Average Latency is around 9.8 ms, a fraction lesser.

Thanks
Ramu
On Wed, Oct 9, 2013 at 3:32 PM, Ramu M S <[EMAIL PROTECTED]> wrote:

> Hi All,
>
> I just ran only 8 parallel clients,
>
> With SCR Enabled : Average Latency is 80 ms, IO Wait % is around 8
> With SCR Disabled: Average Latency is 40 ms, IO Wait % is around 2
>
> I always thought SCR enabled, allows a client co-located with the DataNode
> to read HDFS file blocks directly. This gives a performance boost to
> distributed clients that are aware of locality.
>
> Is my understanding wrong OR it doesn't apply to my scenario?
>
> Meanwhile I will try setting the parameter suggested by Lars and post you
> the results.
>
> Thanks,
> Ramu
>
>
> On Wed, Oct 9, 2013 at 2:29 PM, lars hofhansl <[EMAIL PROTECTED]> wrote:
>
>> Good call.
>> Could try to enable hbase.regionserver.checksum.verify, which will cause
>> HBase to do its own checksums rather than relying on HDFS (and which saves
>> 1 IO per block get).
>>
>> I do think you can expect the index blocks to be cached at all times.
>>
>> -- Lars
>> ________________________________
>> From: Vladimir Rodionov <[EMAIL PROTECTED]>
>> To: "[EMAIL PROTECTED]" <[EMAIL PROTECTED]>
>> Sent: Tuesday, October 8, 2013 8:44 PM
>> Subject: RE: HBase Random Read latency > 100ms
>>
>>
>> Upd.
>>
>> Each HBase Get = 2 HDFS read IO (index block + data block)= 4 File IO
>> (data + .crc) in a worst case. I think if Bloom Filter is enabled than
>> it is going to be 6 File IO in a worst case (large data set), therefore
>> you will have not 5 IO requests in queue but up to 20-30 IO requests in a
>> queue
>> This definitely explains > 100ms avg latency.
>>
>>
>>
>> Best regards,
>> Vladimir Rodionov
>> Principal Platform Engineer
>> Carrier IQ, www.carrieriq.com
>> e-mail: [EMAIL PROTECTED]
>>
>> ________________________________________
>>
>> From: Vladimir Rodionov
>> Sent: Tuesday, October 08, 2013 7:24 PM
>> To: [EMAIL PROTECTED]
>> Subject: RE: HBase Random Read latency > 100ms
>>
>> Ramu,
>>
>> You have 8 server boxes and 10 client. You have 40 requests in parallel -
>> 5 per RS/DN?
>>
>> You have 5 requests on random reads in a IO queue of your single RAID1.
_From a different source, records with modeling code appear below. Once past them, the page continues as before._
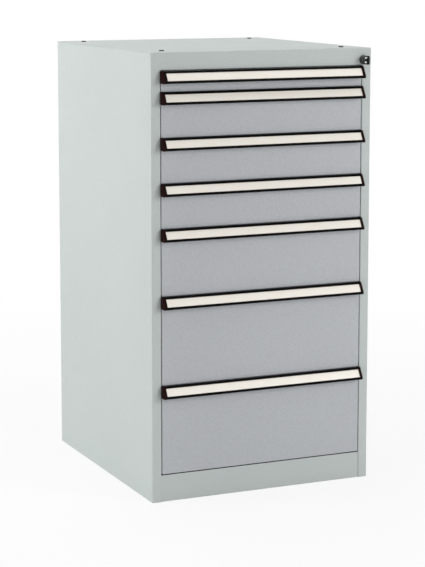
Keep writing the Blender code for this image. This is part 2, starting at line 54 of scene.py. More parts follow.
# Rounds corners: each one becomes the arc that touches both of its sides, and a point on it is the centre
# plus the even turn from the first radius to the last one
def cornerArcs(corner, before, after, radius, steps):
    before = (before - corner) / np.linalg.norm(before - corner, axis=1, keepdims=True)
    after = (after - corner) / np.linalg.norm(after - corner, axis=1, keepdims=True)
    half = np.arccos(np.clip((before * after).sum(1), -1, 1)) / 2
    radius = np.broadcast_to(np.asarray(radius, float), half.shape)
    middle = (before + after) / np.linalg.norm(before + after, axis=1, keepdims=True)
    centre = corner + middle * (radius / np.sin(half))[:, None]
    first = corner + before * (radius / np.tan(half))[:, None] - centre
    last = corner + after * (radius / np.tan(half))[:, None] - centre
    turn = (np.pi - 2 * half)[:, None, None]
    share = np.linspace(0, 1, steps + 1)[None, :, None]
    arc = (np.sin((1 - share) * turn) * first[:, None] + np.sin(share * turn) * last[:, None]) / np.sin(turn)
    return (centre[:, None] + arc).reshape(-1, 2)


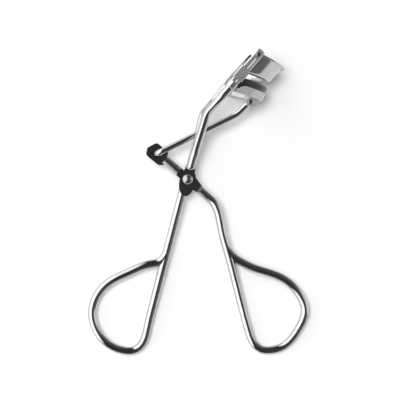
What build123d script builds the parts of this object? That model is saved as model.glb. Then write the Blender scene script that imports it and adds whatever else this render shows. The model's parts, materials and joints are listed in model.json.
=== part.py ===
from build123d import *
from math import cos, radians, sin, sqrt, tan
import os

os.makedirs("parts", exist_ok=True)

# ---------------------------------------------------------------- driving dimensions (mm, degrees)
wire_d = 2.9            # bent wire of the handles and the fork
rod_d = 2.2             # link rod
arm_d = 3.2             # short arm between the rear eye and the paddle
eye_t = 1.5             # flattened eyes of the handles
eye_gap = 0.05          # between the two eyes
shank_d = 2.0           # pivot rivet
head_d = 3.5
paddle_hole_d = 2.8

rail_n = 13.9           # inner face of a rail, measured from the middle plane
rail_t = 1.0
rail_w = 2.9
rail_r = -2.25          # middle of a rail across the head
rail_low = -7.4
rail_top = 6.6
fork_n = 14.4           # middle of the fork wires where they meet the rails
ferrule_d = 3.4

edge_tilt = 25.5        # slope of the lash edges against the rails
lower_lean = 16.0       # lean of the lower jaw's walls
jaw_r = -0.8            # where the jaws start beside the rails
jaw_n = 13.2            # half width of both jaws
upper_depth = 8.15
upper_t = 0.8
flare = 0.8             # how far the upper jaw's top edge stands out
pad_depth = 9.5
pad_t = 2.6
channel_t = 0.45

pad_grip = 5.0          # pad and channel, measured along the rails
pad_show = 2.72
channel_floor = 0.8
draft = 14.0            # how far the channel's walls draw in
lower_u = -3.9          # origin of the lower jaw's plan

pin_d = 1.6             # cross pin of the link
pin_r = 6.6
pin_u = -7.9
run = 0.05              # running clearance, radial
open_run = 0.13         # clearance of the cross pin in its knuckles, radial

head_x = 21.25          # origin of the head in the scissor plane, from the pivot
head_y = 36.4
head_dir = 48.65        # direction of the rails

# the curler lies on a table on its two loops and the far fork wire
lie_pitch = 9.44
lie_roll = 0.0
pivot_x = -3.928
pivot_y = 7.097
pivot_z = 11.08

# ---------------------------------------------------------------- frames
lie_normal = Vector(0, 0, 1).rotate(Axis.X, lie_pitch).rotate(Axis.Y, lie_roll)
lie_right = Vector(1, 0, 0).rotate(Axis.X, lie_pitch).rotate(Axis.Y, lie_roll)
scissor = Plane(origin=(pivot_x, pivot_y, pivot_z), x_dir=lie_right, z_dir=lie_normal)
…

>> With avg read latency of 10 ms, 5 requests in queue will give us 30ms. Add
>> some overhead
>> of HDFS + HBase and you will probably have your issue explained ?
>>
>> Your bottleneck is your disk system, I think. When you serve most of
>> requests from disks as in your large data set scenario, make sure you have
>> adequate disk sub-system and
>> that it is configured properly. Block Cache and OS page can not help you
>> in this case as working data set is larger than both caches.
>>
>> Good performance numbers in small data set scenario are explained by the
>> fact that data fits into OS page cache and Block Cache - you do not read
>> data from disk even if
>> you disable block cache.
>>
>>
>> Best regards,
>> Vladimir Rodionov
>> Principal Platform Engineer
>> Carrier IQ, www.carrieriq.com
>> e-mail: [EMAIL PROTECTED]
>>
>> ________________________________________
>> From: Ramu M S [[EMAIL PROTECTED]]
>> Sent: Tuesday, October 08, 2013 6:00 PM
>> To: [EMAIL PROTECTED]
>> Subject: Re: HBase Random Read latency > 100ms
>>
>> Hi All,
>>
>> After few suggestions from the mails earlier I changed the following,
>>
>> 1. Heap Size to 16 GB
>> 2. Block Size to 16KB
>> 3. HFile size to 8 GB (Table now has 256 regions, 32 per server)
>> 4. Data Locality Index is 100 in all RS
>>
>> I have clients running in 10 machines, each with 4 threads. So total 40.